When Rose Marcario joined Patagonia in 2008 after fifteen years in private equity, finally relieving founder Yvon Chouinard of his forty year post as CEO in 2014, she sold him on growth.  Chouinard was famously skeptical of growth for the sake of growing and deliberately limited Patagonia’s ascension to around 5% annually for decades.  Since Marcario took over, revenue has quadrupled.  The company grew 14% year over year and they peeled market share away from competition.  Marcario did this, she said, in the name of environmental activism.  

In recent years they’ve rebranded as “The Activist Company”.  They run ambassador activism training, publish political advertisements, encourage you not to buy their products, fix them instead, sued the Trump administration over public lands and gave away their $10 million windfall from Trump’s 2017 tax break to environmental causes.  

But this is marketing, not activism.  Patagonia makes money when they do these things.  

Even the $10 million giveaway was savvy marketing.  Charitable donations are tax deductible.  A $10 million marketing campaign would ordinarily cost Patagonia $10 million.  By making the campaign the donation itself, it saved some $2.2 million in taxes.

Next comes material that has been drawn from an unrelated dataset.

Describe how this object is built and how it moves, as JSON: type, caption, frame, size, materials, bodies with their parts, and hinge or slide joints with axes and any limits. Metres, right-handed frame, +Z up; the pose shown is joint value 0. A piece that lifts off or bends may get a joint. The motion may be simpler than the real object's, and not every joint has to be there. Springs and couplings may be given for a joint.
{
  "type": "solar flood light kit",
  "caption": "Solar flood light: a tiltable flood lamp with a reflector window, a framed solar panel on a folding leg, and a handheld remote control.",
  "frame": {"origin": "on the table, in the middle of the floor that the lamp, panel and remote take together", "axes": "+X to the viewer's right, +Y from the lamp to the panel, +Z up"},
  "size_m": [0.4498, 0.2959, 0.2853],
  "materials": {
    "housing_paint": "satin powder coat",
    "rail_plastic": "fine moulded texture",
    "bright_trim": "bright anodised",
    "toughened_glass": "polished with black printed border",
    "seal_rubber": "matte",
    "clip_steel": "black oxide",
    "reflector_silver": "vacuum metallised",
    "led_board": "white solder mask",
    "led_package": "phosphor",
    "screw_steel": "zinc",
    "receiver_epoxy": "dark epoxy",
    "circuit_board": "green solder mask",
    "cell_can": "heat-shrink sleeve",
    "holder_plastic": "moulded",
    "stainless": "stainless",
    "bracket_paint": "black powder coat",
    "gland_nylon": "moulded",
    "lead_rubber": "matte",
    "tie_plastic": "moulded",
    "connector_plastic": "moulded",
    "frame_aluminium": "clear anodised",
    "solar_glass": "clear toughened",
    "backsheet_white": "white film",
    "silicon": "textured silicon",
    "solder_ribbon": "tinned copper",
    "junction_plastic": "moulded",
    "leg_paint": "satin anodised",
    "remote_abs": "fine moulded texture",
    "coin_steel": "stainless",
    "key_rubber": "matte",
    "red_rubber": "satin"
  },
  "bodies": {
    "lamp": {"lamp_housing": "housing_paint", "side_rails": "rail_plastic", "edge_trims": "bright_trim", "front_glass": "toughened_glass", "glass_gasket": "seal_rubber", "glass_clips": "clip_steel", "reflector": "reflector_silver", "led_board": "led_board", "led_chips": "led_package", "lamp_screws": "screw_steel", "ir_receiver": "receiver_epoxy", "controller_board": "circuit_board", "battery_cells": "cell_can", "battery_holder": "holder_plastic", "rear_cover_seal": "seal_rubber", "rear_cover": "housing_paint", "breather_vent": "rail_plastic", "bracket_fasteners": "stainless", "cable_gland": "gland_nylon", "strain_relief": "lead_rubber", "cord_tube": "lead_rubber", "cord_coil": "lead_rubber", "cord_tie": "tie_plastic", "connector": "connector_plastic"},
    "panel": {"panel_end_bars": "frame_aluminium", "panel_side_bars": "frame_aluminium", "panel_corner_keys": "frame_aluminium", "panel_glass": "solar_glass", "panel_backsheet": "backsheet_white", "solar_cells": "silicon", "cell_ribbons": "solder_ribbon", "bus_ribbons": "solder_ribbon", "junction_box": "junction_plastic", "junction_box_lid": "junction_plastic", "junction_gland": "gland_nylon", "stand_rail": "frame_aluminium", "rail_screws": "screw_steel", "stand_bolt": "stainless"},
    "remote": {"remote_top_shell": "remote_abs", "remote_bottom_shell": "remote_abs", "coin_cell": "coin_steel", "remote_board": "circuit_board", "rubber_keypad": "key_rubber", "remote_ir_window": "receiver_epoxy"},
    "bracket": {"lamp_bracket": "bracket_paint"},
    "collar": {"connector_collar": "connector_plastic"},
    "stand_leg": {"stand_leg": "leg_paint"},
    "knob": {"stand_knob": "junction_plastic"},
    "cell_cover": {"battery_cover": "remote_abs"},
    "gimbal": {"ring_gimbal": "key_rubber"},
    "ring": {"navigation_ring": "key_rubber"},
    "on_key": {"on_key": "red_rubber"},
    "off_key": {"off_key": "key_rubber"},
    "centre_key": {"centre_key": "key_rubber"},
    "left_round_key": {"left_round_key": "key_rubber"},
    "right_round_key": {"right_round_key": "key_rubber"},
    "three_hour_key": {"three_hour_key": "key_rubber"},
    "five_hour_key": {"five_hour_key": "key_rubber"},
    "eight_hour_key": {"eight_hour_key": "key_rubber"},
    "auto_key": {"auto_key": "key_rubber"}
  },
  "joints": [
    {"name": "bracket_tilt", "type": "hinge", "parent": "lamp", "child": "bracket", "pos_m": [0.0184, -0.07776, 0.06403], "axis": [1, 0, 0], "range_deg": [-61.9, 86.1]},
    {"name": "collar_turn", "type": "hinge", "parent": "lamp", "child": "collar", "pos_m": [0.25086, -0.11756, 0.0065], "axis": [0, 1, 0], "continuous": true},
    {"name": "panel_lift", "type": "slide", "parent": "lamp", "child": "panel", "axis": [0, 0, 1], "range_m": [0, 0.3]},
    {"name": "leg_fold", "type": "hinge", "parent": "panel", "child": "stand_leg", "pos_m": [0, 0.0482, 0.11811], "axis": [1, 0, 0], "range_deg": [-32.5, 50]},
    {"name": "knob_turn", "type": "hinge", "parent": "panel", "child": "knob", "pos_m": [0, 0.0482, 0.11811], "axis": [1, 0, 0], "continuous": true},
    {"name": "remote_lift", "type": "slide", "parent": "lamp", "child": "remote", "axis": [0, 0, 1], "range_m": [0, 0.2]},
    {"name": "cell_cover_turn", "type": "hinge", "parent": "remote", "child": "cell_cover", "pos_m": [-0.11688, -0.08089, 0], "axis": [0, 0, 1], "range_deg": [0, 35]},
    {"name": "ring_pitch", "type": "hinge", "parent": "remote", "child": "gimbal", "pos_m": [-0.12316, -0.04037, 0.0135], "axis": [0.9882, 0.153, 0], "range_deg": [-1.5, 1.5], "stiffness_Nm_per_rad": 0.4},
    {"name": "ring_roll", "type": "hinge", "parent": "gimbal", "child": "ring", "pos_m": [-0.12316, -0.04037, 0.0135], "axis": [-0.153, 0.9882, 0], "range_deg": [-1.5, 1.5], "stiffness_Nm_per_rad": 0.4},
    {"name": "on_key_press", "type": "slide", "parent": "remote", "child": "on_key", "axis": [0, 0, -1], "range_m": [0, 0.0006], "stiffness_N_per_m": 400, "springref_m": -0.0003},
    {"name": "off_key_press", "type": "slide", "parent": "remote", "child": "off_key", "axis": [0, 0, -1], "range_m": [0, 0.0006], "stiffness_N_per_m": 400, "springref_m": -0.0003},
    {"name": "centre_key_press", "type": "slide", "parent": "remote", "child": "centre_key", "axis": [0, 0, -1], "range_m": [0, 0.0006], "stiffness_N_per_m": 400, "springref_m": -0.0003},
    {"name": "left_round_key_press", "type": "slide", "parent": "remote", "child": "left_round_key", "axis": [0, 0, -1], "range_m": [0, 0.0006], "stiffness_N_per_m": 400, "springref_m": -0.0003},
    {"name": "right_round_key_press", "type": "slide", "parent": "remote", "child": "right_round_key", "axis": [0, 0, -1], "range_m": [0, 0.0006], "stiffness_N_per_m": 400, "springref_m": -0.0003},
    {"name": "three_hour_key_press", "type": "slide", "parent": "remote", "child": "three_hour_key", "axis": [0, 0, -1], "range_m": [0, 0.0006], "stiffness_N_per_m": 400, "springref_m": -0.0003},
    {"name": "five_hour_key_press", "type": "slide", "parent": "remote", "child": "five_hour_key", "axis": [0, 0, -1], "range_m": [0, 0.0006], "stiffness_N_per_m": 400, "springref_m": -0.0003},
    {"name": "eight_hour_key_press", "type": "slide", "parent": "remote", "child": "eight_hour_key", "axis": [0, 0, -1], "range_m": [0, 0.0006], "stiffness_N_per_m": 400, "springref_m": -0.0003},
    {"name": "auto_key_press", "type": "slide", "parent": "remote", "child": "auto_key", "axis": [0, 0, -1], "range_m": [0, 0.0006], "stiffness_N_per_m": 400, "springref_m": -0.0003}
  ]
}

These are businesspeople making business decisions and creating the appearance of saving the planet through branding is invariably better for the business than the planet.  The shrewdness of green capitalism marketing comes into sharper clarity when someone like Shell does it.  

So why am I picking on feel-good, do-good, look-good Patagonia?

Patagonia deserves some credit.  Over the years they’ve dramatically improved their supply chain, innovated sustainable products from wetsuits to beer and have consulted with other companies including Wal-Mart to clean up their own supply chains.  Today, they even have their own political action platform.  

But their primary responsibility through all this is revenue and growth.  They are capitalists with an enormous vested interest in the security of their system; the system the UN today told us is destroying the natural world.  In convincing us of capitalism’s viability in the face of climate change, Patagonia is doing the work of those who cannot: Banks, energy companies, agribusiness, and so forth.

Marcario last month said capitalism needs reforming.  This is climate denial.  In light of today’s extinction report and the IPCC’s climate report last year, denying the degree of what must be done to stop climate change and untenable resource extraction is no better than denying climate change exists at all. We see this posturing from business leaders and politicians constantly.  These likable figures are no better than Donald Trump or Rex Tillerson. Capitalism needs to be destroyed.

Green capitalism is still capitalism, a fire that must grow, burning all available resources to do so.  It’s fine to support best-practice companies like Patagonia but we cannot believe they are up to the task, or even interested in, “saving the world”.  We need to be clear about their intentions as for-profit businesses and continue to fight for adequate changes to our political, economic and environmental futures without them.